* [GIVEN PROBLEM]
In the listing below, locate the lines bearing the word "with". Copy every one of them.

--- start ---

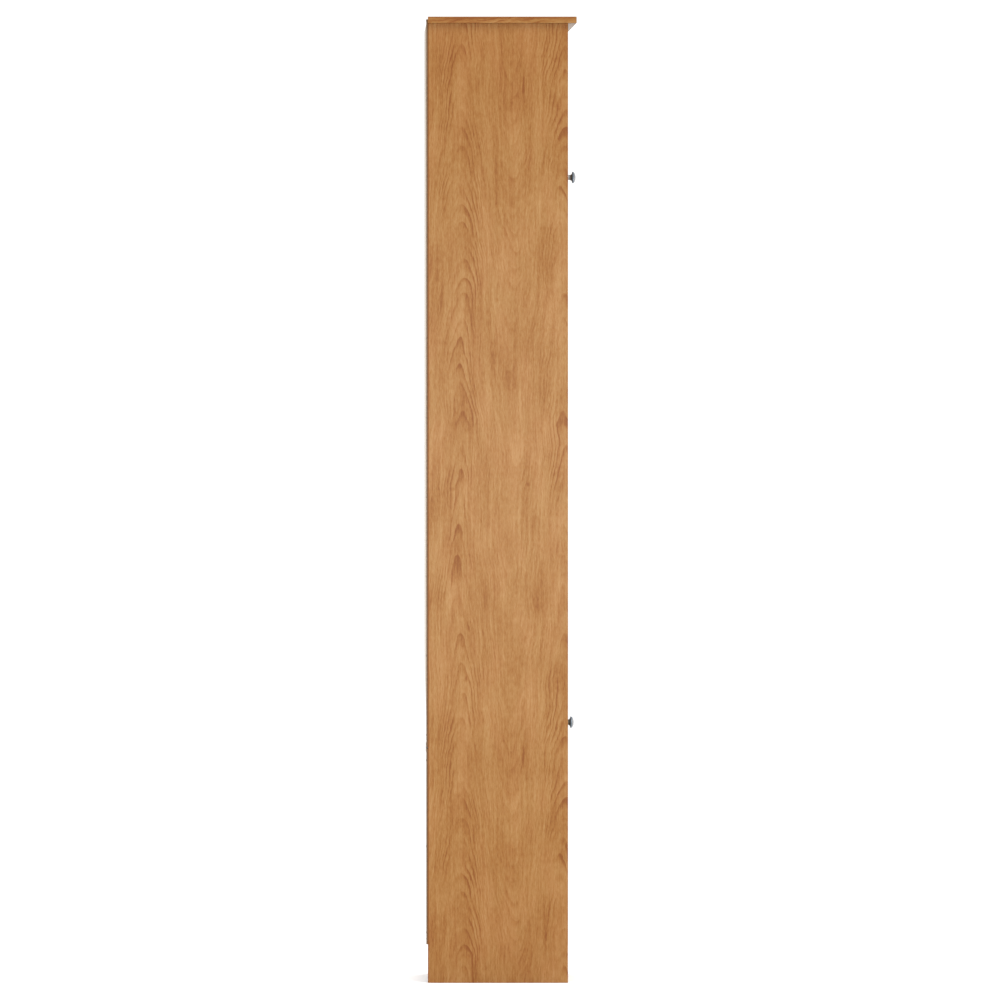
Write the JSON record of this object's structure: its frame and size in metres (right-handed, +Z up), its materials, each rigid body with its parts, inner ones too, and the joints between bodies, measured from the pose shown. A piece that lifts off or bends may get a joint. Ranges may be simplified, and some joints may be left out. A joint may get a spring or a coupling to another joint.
{
  "type": "pantry cabinet",
  "caption": "Tall narrow board cabinet with an upper and a lower framed door, an open niche between them and loose shelves behind the doors.",
  "frame": {"origin": "on the floor under the middle of the cabinet's bounding box", "axes": "+Z up, -Y towards the front with the doors and knobs, +X to the knob side of the doors"},
  "size_m": [0.416, 0.284, 1.8],
  "materials": {
    "wood_foil": "printed wood-effect foil on board, satin",
    "raw_board": "raw sawn board ends, matt",
    "back_sheet": "thin pale coated fibre sheet, matt",
    "satin_metal": "pewter-coloured cast metal, satin",
    "steel": "zinc-plated steel",
    "white_plastic": "moulded off-white plastic"
  },
  "bodies": {
    "carcass": {"side_panel_left": "wood_foil", "side_panel_right": "wood_foil", "top_board": "wood_foil", "top_rail": "wood_foil", "fixed_shelf_upper": "wood_foil", "fixed_shelf_lower": "wood_foil", "bottom_panel": "wood_foil", "plinth": "wood_foil", "cornice_moulding": "raw_board", "back_sheet_lower": "back_sheet", "back_sheet_upper": "back_sheet", "back_joint_strip": "white_plastic", "shelf_upper": "wood_foil", "shelf_middle": "wood_foil", "shelf_lower": "wood_foil", "shelf_pin_upper_left_front": "steel", "shelf_pin_upper_left_rear": "steel", "shelf_pin_upper_right_front": "steel", "shelf_pin_upper_right_rear": "steel", "shelf_pin_middle_left_front": "steel", "shelf_pin_middle_left_rear": "steel", "shelf_pin_middle_right_front": "steel", "shelf_pin_middle_right_rear": "steel", "shelf_pin_lower_left_front": "steel", "shelf_pin_lower_left_rear": "steel", "shelf_pin_lower_right_front": "steel", "shelf_pin_lower_right_rear": "steel", "magnet_catch_upper": "white_plastic", "magnet_catch_lower": "white_plastic", "hinge_upper_low_frame_leaf": "steel", "hinge_upper_low_pin": "steel", "hinge_upper_high_frame_leaf": "steel", "hinge_upper_high_pin": "steel", "hinge_lower_low_frame_leaf": "steel", "hinge_lower_low_pin": "steel", "hinge_lower_high_frame_leaf": "steel", "hinge_lower_high_pin": "steel"},
    "door_upper": {"door_upper_stile_hinge": "wood_foil", "door_upper_stile_knob": "wood_foil", "door_upper_rail_bottom": "wood_foil", "door_upper_rail_top": "wood_foil", "door_upper_panel": "wood_foil", "door_upper_knob": "satin_metal", "door_upper_knob_screw": "steel", "door_upper_strike_plate": "steel", "hinge_upper_low_door_leaf": "steel", "hinge_upper_high_door_leaf": "steel"},
    "door_lower": {"door_lower_stile_hinge": "wood_foil", "door_lower_stile_knob": "wood_foil", "door_lower_rail_bottom": "wood_foil", "door_lower_rail_top": "wood_foil", "door_lower_panel": "wood_foil", "door_lower_knob": "satin_metal", "door_lower_knob_screw": "steel", "door_lower_strike_plate": "steel", "hinge_lower_low_door_leaf": "steel", "hinge_lower_high_door_leaf": "steel"}
  },
  "joints": [
    {"name": "door_upper_hinge", "type": "hinge", "parent": "carcass", "child": "door_upper", "pos_m": [-0.1815, -0.1225, 1.498], "axis": [0, 0, -1], "range_deg": [0, 110]},
    {"name": "door_lower_hinge", "type": "hinge", "parent": "carcass", "child": "door_lower", "pos_m": [-0.1815, -0.119, 0.475], "axis": [0, 0, -1], "range_deg": [0, 110]}
  ]
}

--- end ---

* [RESULT BELOW]
Write the JSON record of this object's structure: its frame and size in metres (right-handed, +Z up), its materials, each rigid body with its parts, inner ones too, and the joints between bodies, measured from the pose shown. A piece that lifts off or bends may get a joint. Ranges may be simplified, and some joints may be left out. A joint may get a spring or a coupling to another joint.
  "caption": "Tall narrow board cabinet with an upper and a lower framed door, an open niche between them and loose shelves behind the doors.",
  "frame": {"origin": "on the floor under the middle of the cabinet's bounding box", "axes": "+Z up, -Y towards the front with the doors and knobs, +X to the knob side of the doors"},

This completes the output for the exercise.